Coconut oil clogs your arteries ... maybe
Back in March or April 2004, I attended an assignment where a visiting US researcher and nutritionist, Dr Bruce Fife, presented some eye-opening research on coconut oil. At the time of that assignment, coconut oil, through international 'bad press', had become known as the pariah of cooking oils, but Fife's new research and his book, The Healing Miracles of Coconut Oil, placed this cooking oil, which used to be a favourite among Jamaicans, in a new light.
Knowing of the good food, turn bad food, turn good food again-cycle in nutrition news, I wondered where coconut oil now stands in the research. One stop was the US Food and Drug Administration, and on their website various consumer-news information consistently list coconut and its products such as coconut oil among those to be avoided or, at least, used cautiously, because of its saturated fat content. If you google Fife, however, you will see that his research on coconut oil continues to put it in a positive light.

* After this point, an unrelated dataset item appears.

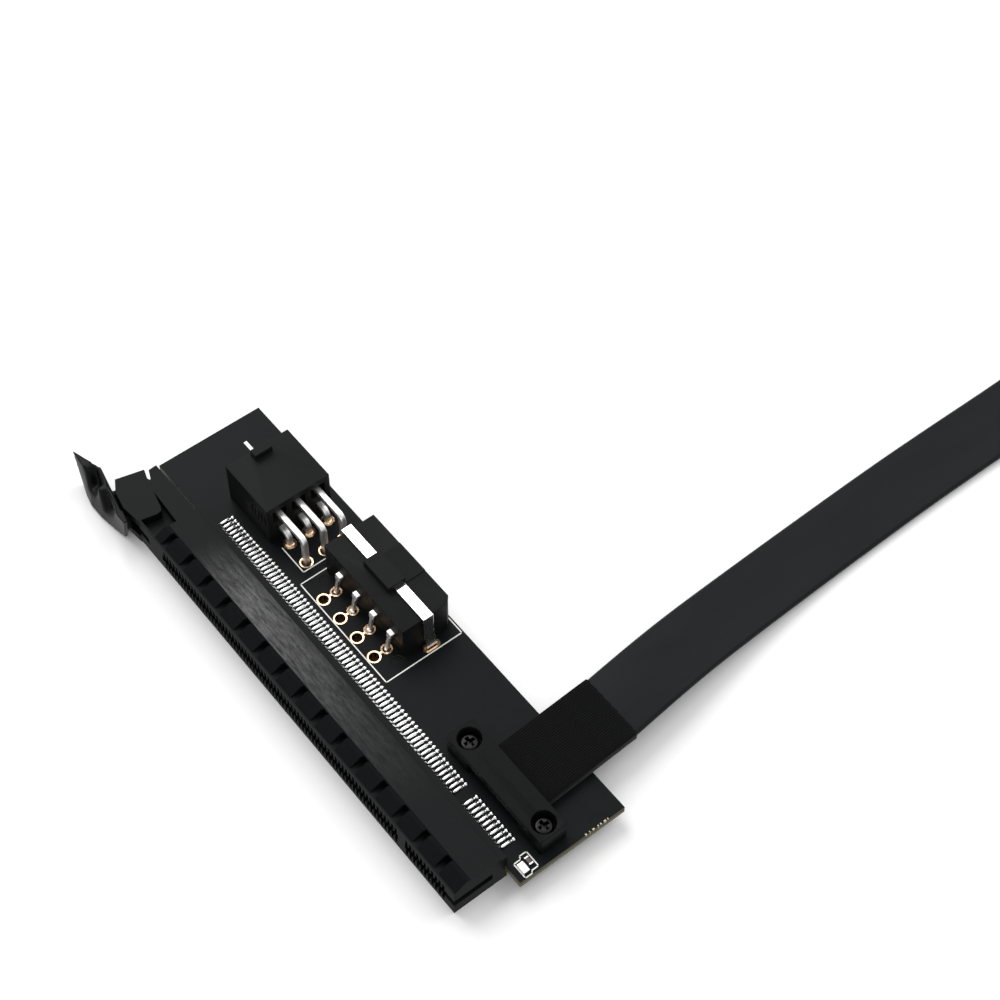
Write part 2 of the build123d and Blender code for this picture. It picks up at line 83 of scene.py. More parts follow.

Yes, this oil 'sleeps up' when left standing in the kitchen cupboard for too long, or in cooler temperatures, and it is believed to clog vital arteries that can set off a train of events leading to heart disease, but it is Fife's, and some other researchers, contention that modern research shows that not all saturated fats are alike. His research indicates that coconut oil has a unique structural make-up due to its medium-chain fatty acids, described as closest to those found in human breast milk.
"I believe that coconut oil is the healthiest oil on Earth but because of the bad publicity in the past, many people are confused about coconut oil. (They say) that it is a saturated fat and causes heart disease, well if you still believe this then you are in the dark ages and you need to be brought into the 21st century," Fife had said here in 2004, right after describing as "hogwash" any news linking coconut oil to ill-health.
medium-chain and short-chain fatty acids
Based on the research, coconut oil has an edge over other cooking oils because of its chemistry. Yes, it is true that it contains saturated fat (the bad fat) but it is said to be composed predominantly of medium-chain and short-chain fatty acids while other fats, including fats in other oils, are long-chain fatty acids. The size of the chain is apparently important as they have different effects on the body. Medium-chain fatty acids in foods are reported to produce energy, not fat. They are broken down, used primarily for energy production and rarely end up as fat deposits on our hips and do not clog arteries.
In his book, The Healing Miracles of Coconut Oil Fife claims that in the 1980s, researchers discovered that the medium-chain fatty acids - lauric and capric acids - were found to be effective in killing HIV in lab cultures. He indicates that persons infected with HIV have reported a decrease in their viral loads and overall health after eating coconut or drinking coconut milk.
Fife, when he visited Jamaica, recommended taking a tablespoonful of coconut oil daily as a dietary supplement. For adults, daily dosage is 3.5 tablespoons but persons can still benefit from only taking one or two tablespoons daily. If you can't handle the oil straight from the spoon use it in various recipes. It can be mixed into hot cereal for example, like oatmeal. Also, 10 ounces of coconut milk supplies about 3.5 tablespoons of the oil.